The third class, the former gang known as La Terraza, just graduated from the program last month with their own set of business plans.

In all, three of the four gangs that used to haunt Casco Viejo have been demobilized in the past three years. The program is so successful it has drawn the attention of MIT, which sent students to help Esperanza develop a for-profit business model, and led to a new social-impact investment fund to give loans to subsequent businesses.

Oh yeah, and gang violence has virtually disappeared from Casco Viejo over the past year; the former members of Ciudad de Dios haven’t committed a crime in 15 months.

With Ciudad de Dios out of operation, the turf wars with rivals from El Chorrillo have ended.

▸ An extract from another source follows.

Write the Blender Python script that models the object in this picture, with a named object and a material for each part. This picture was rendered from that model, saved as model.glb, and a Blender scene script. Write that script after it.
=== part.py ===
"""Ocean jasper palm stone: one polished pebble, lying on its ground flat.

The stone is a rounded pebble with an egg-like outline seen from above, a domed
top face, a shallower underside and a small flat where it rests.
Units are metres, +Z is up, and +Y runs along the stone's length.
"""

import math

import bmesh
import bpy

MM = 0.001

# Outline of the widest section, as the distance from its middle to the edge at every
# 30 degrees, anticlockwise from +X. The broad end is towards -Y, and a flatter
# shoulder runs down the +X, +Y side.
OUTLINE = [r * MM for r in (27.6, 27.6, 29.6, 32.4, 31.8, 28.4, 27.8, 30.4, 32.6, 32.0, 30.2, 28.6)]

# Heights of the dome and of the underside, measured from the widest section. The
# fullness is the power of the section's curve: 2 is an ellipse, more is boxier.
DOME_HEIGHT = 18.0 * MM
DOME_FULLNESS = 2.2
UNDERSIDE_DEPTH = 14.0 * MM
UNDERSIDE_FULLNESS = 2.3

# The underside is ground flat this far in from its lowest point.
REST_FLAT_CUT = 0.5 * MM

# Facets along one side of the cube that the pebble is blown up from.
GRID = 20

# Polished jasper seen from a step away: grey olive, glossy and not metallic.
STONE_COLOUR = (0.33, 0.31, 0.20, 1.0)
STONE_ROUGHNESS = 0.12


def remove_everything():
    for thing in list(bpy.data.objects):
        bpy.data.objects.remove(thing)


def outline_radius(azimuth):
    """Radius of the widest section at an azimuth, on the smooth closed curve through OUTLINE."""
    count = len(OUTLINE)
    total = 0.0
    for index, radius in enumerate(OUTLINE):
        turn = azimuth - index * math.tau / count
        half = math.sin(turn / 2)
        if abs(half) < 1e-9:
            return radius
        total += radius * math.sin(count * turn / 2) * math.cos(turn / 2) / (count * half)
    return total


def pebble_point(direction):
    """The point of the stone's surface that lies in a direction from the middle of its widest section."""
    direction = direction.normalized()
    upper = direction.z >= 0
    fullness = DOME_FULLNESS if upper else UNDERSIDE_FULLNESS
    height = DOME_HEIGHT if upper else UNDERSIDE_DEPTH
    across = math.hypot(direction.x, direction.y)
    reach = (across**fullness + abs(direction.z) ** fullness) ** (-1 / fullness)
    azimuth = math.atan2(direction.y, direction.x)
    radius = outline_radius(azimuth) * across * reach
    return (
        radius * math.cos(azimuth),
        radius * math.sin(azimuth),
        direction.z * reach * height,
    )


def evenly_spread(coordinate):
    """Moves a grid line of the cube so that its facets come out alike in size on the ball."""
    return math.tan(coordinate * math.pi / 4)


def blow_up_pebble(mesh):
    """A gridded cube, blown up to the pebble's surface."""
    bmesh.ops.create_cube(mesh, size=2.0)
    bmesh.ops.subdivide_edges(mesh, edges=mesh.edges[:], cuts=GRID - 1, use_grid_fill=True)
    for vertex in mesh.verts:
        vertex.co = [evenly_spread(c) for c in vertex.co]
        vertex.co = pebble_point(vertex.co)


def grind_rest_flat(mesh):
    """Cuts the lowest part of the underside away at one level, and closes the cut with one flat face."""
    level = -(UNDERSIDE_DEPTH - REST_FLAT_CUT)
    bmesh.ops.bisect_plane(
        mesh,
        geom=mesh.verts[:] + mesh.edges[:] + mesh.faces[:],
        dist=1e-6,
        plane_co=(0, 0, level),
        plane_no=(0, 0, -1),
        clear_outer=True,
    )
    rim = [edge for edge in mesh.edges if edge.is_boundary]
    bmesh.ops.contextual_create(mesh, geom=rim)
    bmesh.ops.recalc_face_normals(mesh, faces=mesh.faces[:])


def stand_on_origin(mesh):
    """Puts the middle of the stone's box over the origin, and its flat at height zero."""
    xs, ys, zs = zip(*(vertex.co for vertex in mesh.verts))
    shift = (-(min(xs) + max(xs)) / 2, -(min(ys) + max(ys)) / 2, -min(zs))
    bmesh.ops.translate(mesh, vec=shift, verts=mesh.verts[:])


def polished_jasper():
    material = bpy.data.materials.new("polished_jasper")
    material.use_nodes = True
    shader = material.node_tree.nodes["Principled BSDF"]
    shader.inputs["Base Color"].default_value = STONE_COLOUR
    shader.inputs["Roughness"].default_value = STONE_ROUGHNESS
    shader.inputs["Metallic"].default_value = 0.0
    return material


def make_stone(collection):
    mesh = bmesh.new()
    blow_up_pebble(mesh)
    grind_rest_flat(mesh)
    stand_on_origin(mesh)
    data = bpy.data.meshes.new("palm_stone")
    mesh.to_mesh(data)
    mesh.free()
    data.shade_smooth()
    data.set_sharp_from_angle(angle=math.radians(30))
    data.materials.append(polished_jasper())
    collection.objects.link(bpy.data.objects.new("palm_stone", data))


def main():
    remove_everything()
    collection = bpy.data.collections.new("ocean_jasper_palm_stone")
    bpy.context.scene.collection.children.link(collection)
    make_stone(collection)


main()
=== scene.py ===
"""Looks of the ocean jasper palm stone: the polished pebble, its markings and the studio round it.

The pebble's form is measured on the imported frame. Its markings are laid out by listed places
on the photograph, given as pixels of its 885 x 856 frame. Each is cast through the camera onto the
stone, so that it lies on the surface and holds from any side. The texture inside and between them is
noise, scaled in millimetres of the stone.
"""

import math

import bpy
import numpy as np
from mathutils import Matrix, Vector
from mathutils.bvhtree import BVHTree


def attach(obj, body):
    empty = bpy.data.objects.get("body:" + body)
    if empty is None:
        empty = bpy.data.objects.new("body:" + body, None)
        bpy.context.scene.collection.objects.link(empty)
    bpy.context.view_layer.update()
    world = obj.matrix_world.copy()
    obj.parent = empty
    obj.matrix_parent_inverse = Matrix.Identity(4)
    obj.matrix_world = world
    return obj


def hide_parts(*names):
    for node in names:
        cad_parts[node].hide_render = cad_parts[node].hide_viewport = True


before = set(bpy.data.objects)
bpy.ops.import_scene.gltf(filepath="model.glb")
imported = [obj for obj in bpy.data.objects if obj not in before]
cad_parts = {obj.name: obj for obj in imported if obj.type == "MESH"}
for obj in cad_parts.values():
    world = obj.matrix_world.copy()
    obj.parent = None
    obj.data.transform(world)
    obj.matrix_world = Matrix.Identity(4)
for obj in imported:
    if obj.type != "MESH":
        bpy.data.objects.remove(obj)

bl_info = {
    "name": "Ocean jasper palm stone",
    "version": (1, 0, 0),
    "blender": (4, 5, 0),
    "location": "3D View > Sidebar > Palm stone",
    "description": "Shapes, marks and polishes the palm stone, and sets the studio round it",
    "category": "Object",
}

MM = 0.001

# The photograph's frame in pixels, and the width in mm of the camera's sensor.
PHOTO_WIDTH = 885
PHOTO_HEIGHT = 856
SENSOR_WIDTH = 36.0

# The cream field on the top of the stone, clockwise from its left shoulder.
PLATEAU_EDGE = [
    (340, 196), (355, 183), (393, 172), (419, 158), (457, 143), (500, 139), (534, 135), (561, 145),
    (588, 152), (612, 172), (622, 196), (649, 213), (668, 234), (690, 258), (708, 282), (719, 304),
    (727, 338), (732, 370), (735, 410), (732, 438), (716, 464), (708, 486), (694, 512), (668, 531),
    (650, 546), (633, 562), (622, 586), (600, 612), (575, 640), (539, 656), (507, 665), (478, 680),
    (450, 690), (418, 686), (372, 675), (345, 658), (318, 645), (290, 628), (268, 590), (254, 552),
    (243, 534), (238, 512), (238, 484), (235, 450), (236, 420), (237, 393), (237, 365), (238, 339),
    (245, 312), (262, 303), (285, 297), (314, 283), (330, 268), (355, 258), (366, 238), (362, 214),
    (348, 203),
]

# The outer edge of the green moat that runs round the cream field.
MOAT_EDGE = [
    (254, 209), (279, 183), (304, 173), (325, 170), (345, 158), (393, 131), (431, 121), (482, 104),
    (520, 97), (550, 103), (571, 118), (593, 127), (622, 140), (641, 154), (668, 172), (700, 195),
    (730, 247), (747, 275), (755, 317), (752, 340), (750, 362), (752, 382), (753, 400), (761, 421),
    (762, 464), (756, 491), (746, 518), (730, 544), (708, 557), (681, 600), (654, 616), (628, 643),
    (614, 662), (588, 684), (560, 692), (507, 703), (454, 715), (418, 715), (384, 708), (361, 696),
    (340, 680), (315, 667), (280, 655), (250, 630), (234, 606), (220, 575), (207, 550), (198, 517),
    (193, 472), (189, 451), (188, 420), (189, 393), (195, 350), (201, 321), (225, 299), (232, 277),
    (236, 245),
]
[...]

“There are no gangs here, so the gangs from Chorrillo don’t come here to fight anymore,” James says. “They respect what we’re doing.”

Gaining the respect of police has been a bigger challenge, however. The former gangsters say the police are leery of their efforts to reinvent themselves on the straight and narrow.

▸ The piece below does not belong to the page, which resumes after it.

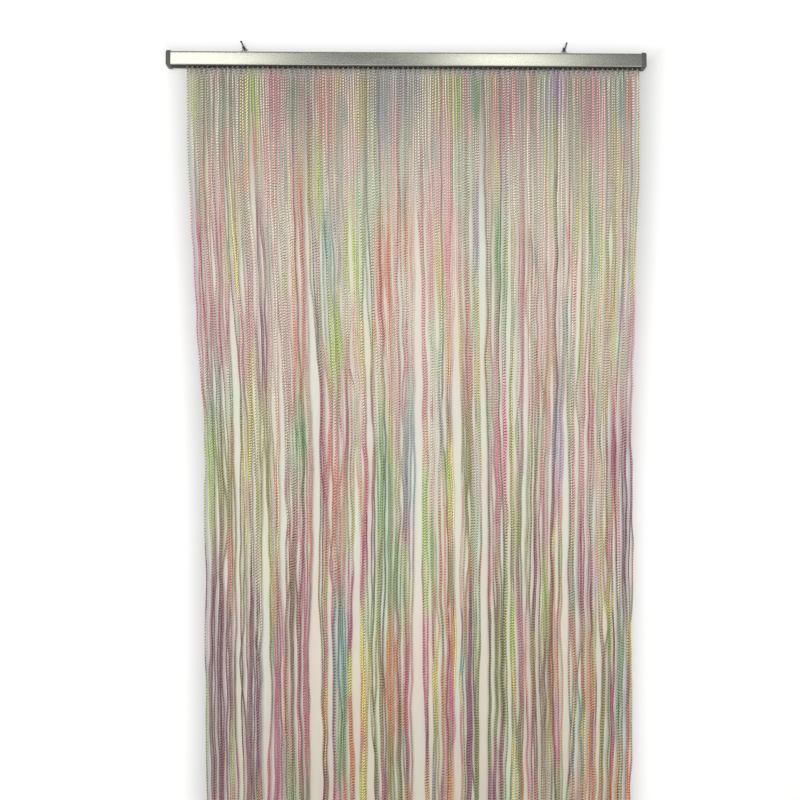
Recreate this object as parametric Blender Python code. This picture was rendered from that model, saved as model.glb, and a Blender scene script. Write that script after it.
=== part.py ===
# A string curtain hanging from its aluminium rail, with the end caps, the two
# hangers on the rail and the two hooks in the wall that carry them.
# X runs along the rail to the right as seen from the room, the wall is the
# plane y = 0 with the curtain on the minus Y side, and Z is up. The origin lies
# on the wall at the height of the hooks' shanks, above the middle of the rail.
import math
import random

import bmesh
import bpy
from mathutils import Matrix, Vector

# Rail, all in metres
RAIL_LENGTH = 0.900  # over both end caps
RAIL_HEIGHT = 0.0262
RAIL_DEPTH = 0.0220
RAIL_WALL = 0.0016
RAIL_TOP = -0.0150  # from the hooks' shanks down to the rail
BEHIND_RAIL = 0.0035  # free space between rail and wall
LIP_ROUND = 0.0040  # rounded upper front edge
LIP_STEPS = 5
GROOVE_HEIGHT = 0.0214  # fine groove under the rounded edge
GROOVE_WIDTH = 0.0006
GROOVE_DEPTH = 0.0005
CREASE_HEIGHT = 0.0110  # the front leans back a little above this
CREASE_LEAN = 0.0005
FOOT_BEVEL = 0.0009
TOP_SLOT = 0.0046  # gap in the top that the hangers slide in
WEB_TOP = 0.0192  # shelf between the hanger slot and the strip channel
WEB_THICK = 0.0012
LOWER_SLOT = 0.0128  # gap in the underside that the strip comes out of
SEAT = 0.0003  # free space between two pieces that touch

# End caps
CAP_WIDTH = 0.0094
CAP_OUTSET = 0.0004
CAP_CORNER = 0.0022
CAP_CORNER_STEPS = 4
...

“The cops who have known us for eight or ten years don’t think we deserve the opportunity for a second chance,” says Antonio James (Luis’ cousin), a 31-year-old former drug dealer who used to push crack out of Castle Greyskull, and has been in jail three times for his priors . “They still want to throw us in jail, but thank God our tour business is working.”

While the beat cops may have their doubts about the sustainability of the program, the chief of police is admittedly happy to have his crime numbers down. And the guys from Ciudad de Dios are so sold on the program that they want to help replicate its success by encouraging other gangs to demobilize and become productive members of one of the hemisphere’s fastest growing economies.

“We want to talk to other gangs in other areas to include them in these efforts,” the elder James cousin said. “If we can, we think we can get rid of all the gangs in Panama within five years.”